Article summary IX

2 minute read

Summary

The paper “Genetic Signatures of Exceptional Longevity in Humans”, published in Plos One in 2012 by lead researchers Paola Sebastiani of Boston University, identified genetic variants called single-nucleotide polymorphisms, or SNPs, associated with exceptional longevity. They undertook a genome-wide association study of exceptional longevity in 801 centenarians and 914 genetically matched healthy controls and found 281 genetic markers that were 61% accurate in predicting who was 100 years old, 73% accurate in predicting who was 102 years old or older, and 85% accurate in predicting who was 105 years old or older, which showed the genetic component of exceptional longevity got greater and greater with older and older age.
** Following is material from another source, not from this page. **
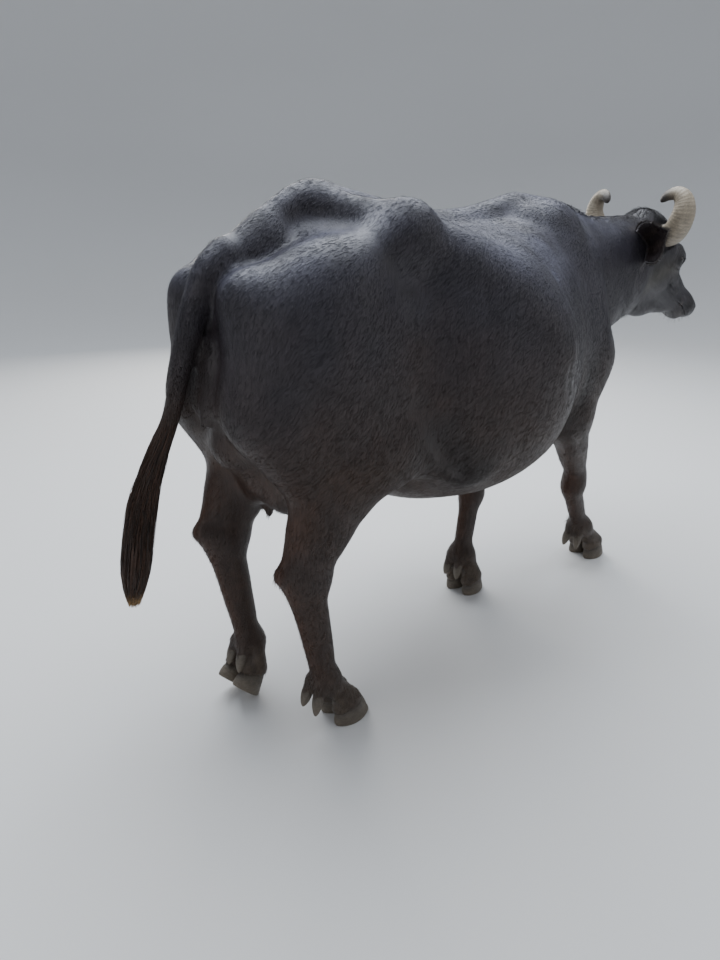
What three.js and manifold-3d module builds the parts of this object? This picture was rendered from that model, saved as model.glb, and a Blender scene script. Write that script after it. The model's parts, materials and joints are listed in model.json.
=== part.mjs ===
// A water buffalo cow, walking, life size, in millimetres. Z is up, the animal faces +X.
// The body is one smooth solid made of muscle and bone shapes; it is laid out from the
// sizes below, then parted with thin cuts into the parts a person would name.
import * as THREE from 'three';
import Module from 'manifold-3d';

// ---------- sizes ----------
const GAP = 0.3;             // clear space between neighbouring parts
const SHIFT = [-658.3, 0, 0];  // moves the laid-out animal over the middle of its own box
const CLAW_LENGTH = 118;     // heel to toe of one claw, on the floor
const CLAW_WIDTH = 64;
const EYE_RADIUS = 20;
const EYE_OUT = 97;          // from the middle of the head to the centre of an eye
const EAR_LENGTH = 240;
const EAR_WIDTH = 150;
const CUT_NECK = 1010;       // planes across the body that part it
const CUT_HIND = 30;
const CUT_FORE = 760;
const HIND_LEG_TOP = 600;    // height where each hind leg leaves the thigh
const FORE_LEG_TOP = 588;
const HOCK_CUT = 400;        // below the hock and the knee
const KNEE_CUT = 335;

// ---------- solids that blend: balls, limbs and a lofted barrel ----------
const OPS = [];
const { sin, cos, sqrt, abs, min, max, PI: pi } = Math;
const vsub = (a, b) => [a[0] - b[0], a[1] - b[1], a[2] - b[2]];
const vadd = (a, b) => [a[0] + b[0], a[1] + b[1], a[2] + b[2]];
const vmul = (a, s) => [a[0] * s, a[1] * s, a[2] * s];
const dot = (a, b) => a[0] * b[0] + a[1] * b[1] + a[2] * b[2];
const cross = (a, b) => [a[1] * b[2] - a[2] * b[1], a[2] * b[0] - a[0] * b[2], a[0] * b[1] - a[1] * b[0]];
const norm = (a) => vmul(a, 1 / sqrt(dot(a, a)));
const mix3 = (a, b, t) => [a[0] + (b[0] - a[0]) * t, a[1] + (b[1] - a[1]) * t, a[2] + (b[2] - a[2]) * t];
// axes (forward, left, up) turned by degrees; pitch > 0 tips the nose down
function turn(yaw, pitch, roll) {
    const y = yaw * pi / 180, p = pitch * pi / 180, r = roll * pi / 180;
    const f = [cos(y) * cos(p), sin(y) * cos(p), -sin(p)];
    const l = [-sin(y), cos(y), 0];
    const u = cross(f, l);
    return [f, vadd(vmul(l, cos(r)), vmul(u, sin(r))), vsub(vmul(u, cos(r)), vmul(l, sin(r)))];
}
const frame = (o, axes) => [o, axes];
const WORLD = frame([0, 0, 0], turn(0, 0, 0));
function at(F, p) {
    const [o, A] = F;
    return [0, 1, 2].map((i) => o[i] + A[0][i] * p[0] + A[1][i] * p[1] + A[2][i] * p[2]);
}
function ways(F, yaw, pitch, roll) {
    return turn(yaw, pitch, roll).map((v) => vsub(at(F, v), F[0]));
}
let GROUP = 'body';
function group(name) { GROUP = name; }
function keep(op, lo, hi) {
    op.g = GROUP;
    op.lo = lo.map((v) => v - op.k - 8);
    op.hi = hi.map((v) => v + op.k + 8);
    OPS.push(op);
}
function ball(n, c0, r, k, F = WORLD, axes = null, cut = 0) {
    const c = at(F, c0), A = axes ?? F[1];
    const e = [0, 1, 2].map((i) => sqrt((A[0][i] * r[0]) ** 2 + (A[1][i] * r[1]) ** 2 + (A[2][i] * r[2]) ** 2));
    keep({ t: 'E', n, c, r, A, k, cut }, vsub(c, e), vadd(c, e));
}
function limb(n, a0, b0, ra, rb, k, flat = 1, side = null, bulge = 0, F = WORLD, cut = 0) {
    const a = at(F, a0), b = at(F, b0), ab = norm(vsub(b, a));
    let s = side ?? F[1][1];
    s = norm(vsub(s, vmul(ab, dot(s, ab))));
    const m = (max(ra, rb) + max(bulge, 0)) * max(flat, 1);
    keep({ t: 'C', n, a, b, ra, rb, flat, s, bulge, k, cut },
        [0, 1, 2].map((i) => min(a[i], b[i]) - m), [0, 1, 2].map((i) => max(a[i], b[i]) + m));
}
// stations: [x, top, bottom, half width, height of the widest point, roundness above, below]
function loft(n, st, k) {
    const w = max(...st.map((q) => q[3])) * 1.08;
    keep({ t: 'L', n, st, k, cut: 0, m: st.map((q, i) => slope(st, i)) },
        [st[0][0], -w, min(...st.map((q) => q[2])) - 30], [st[st.length - 1][0], w, max(...st.map((q) => q[1])) + 30]);
}
// slope of every column of a station list at row i, for uneven spacing
function slope(st, i) {
    const last = st.length - 1;
    if (i === 0) return st[0].map((v, j) => (st[1][j] - v) / (st[1][0] - st[0][0]));
    if (i === last) return st[last].map((v, j) => (v - st[last - 1][j]) / (st[last][0] - st[last - 1][0]));
    const a = st[i][0] - st[i - 1][0], b = st[i + 1][0] - st[i][0];
    return st[i].map((v, j) => (a * a * st[i + 1][j] + (b * b - a * a) * v - b * b * st[i - 1][j]) / (a * b * (a + b)));
}
function spline(pts, t) {
    const n = pts.length, i = max(0, min(n - 2, Math.floor(t))), f = t - i;
    const p0 = pts[max(i - 1, 0)], p1 = pts[i], p2 = pts[i + 1], p3 = pts[min(i + 2, n - 1)];
    return p1.map((b, j) => {
        const a = p0[j], c = p2[j], d = p3[j];
        return 0.5 * (2 * b + (c - a) * f + (2 * a - 5 * b + 4 * c - d) * f * f + (3 * b - a - 3 * c + d) * f * f * f);
    });
}
const sided = (pts, s) => pts.map((p) => [p[0], s * p[1], ...p.slice(2)]);
function cord(n, pts, count, k, flat = 1, side = null, F = WORLD, cut = 0) {
    const segs = [], lo = [1e9, 1e9, 1e9], hi = [-1e9, -1e9, -1e9];
    let last = spline(pts, 0);
    for (let i = 1; i <= count; i++) {
        const q = spline(pts, (pts.length - 1) * i / count);
        const a = at(F, last.slice(0, 3)), b = at(F, q.slice(0, 3)), ab = norm(vsub(b, a));
        let s = side ?? F[1][1];
        s = norm(vsub(s, vmul(ab, dot(s, ab))));
        segs.push({ t: 'C', a, b, ra: last[3], rb: q[3], flat, s, bulge: 0 });
        const m = max(last[3], q[3]) * max(flat, 1);
        for (let j = 0; j < 3; j++) {
            lo[j] = min(lo[j], a[j] - m, b[j] - m);
            hi[j] = max(hi[j], a[j] + m, b[j] + m);
        }
        last = q;
    }
    keep({ t: 'R', n, segs, a: segs[0].a, b: segs[count - 1].b, k, cut }, lo, hi);
}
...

These 281 markers pointed to at least 130 genes, many of which had been shown to play roles in Alzheimer’s, diabetes, heart disease, cancers, high blood pressure, and basic biological mechanisms of aging. Participants in this study had genetic profiles that could be constructed from these 281 genetic markers and these, in turn, were associated with specific probabilities of achieving very old age. The authors concluded that 90% of centenarians could be grouped into clusters characterized by different “genetic signatures” of varying predictive values for exceptional longevity. The different signatures might help to dissect a complex phenotype into sub-phenotypes based on the genetic data.

Reaction

This paper was based on work originally reported in the journal Science in July 2010. The authors voluntarily retracted the Science paper in July 2011 due to various technical concerns including technical errors in the Illumina 610 array and inadequate quality control. This paper was a revision and peer-reviewed of their findings, with additional authors who independently verified the data and methods, also another centenarian sample for replication purposes. Although this study has a retracted history, the main findings still hold in this paper after validating the genotype data using a different platform. I think there is no misconduct because the authors explain the artifact in the retraction very well and correct the errors they had in the original paper. This paper added more details about the study and was clearer than the original paper. The analysis was preliminary, based on small a sample, and needed to be replicated, but this new approach might prove useful in dissecting other complex genetic traits. In this analysis, they showed the genetic data could indeed predict exceptional longevity without knowledge of any other risk factors and specific signatures correlated with the prevalence and age of onset of some age-related diseases. Further investigation was needed to understand how and why they predispose for exceptional longevity and specific, different patterns of aging.

Questions

  1. In Figure 1, why the author includes 253 from ELIX, not 254?
  2. Is it necessary to use two replications?
  3. Compare with Figure S1 in retracted paper and Figure 2 in Plos One? Also, why does the author report the age distribution by sex separately?
  4. Why does the author plot the correlation of genetic signatures with aging subphenotypes (Fig 4) in the retracted paper, but report the correlation of genetic signatures with lifespan in Plos One (Fig 9)?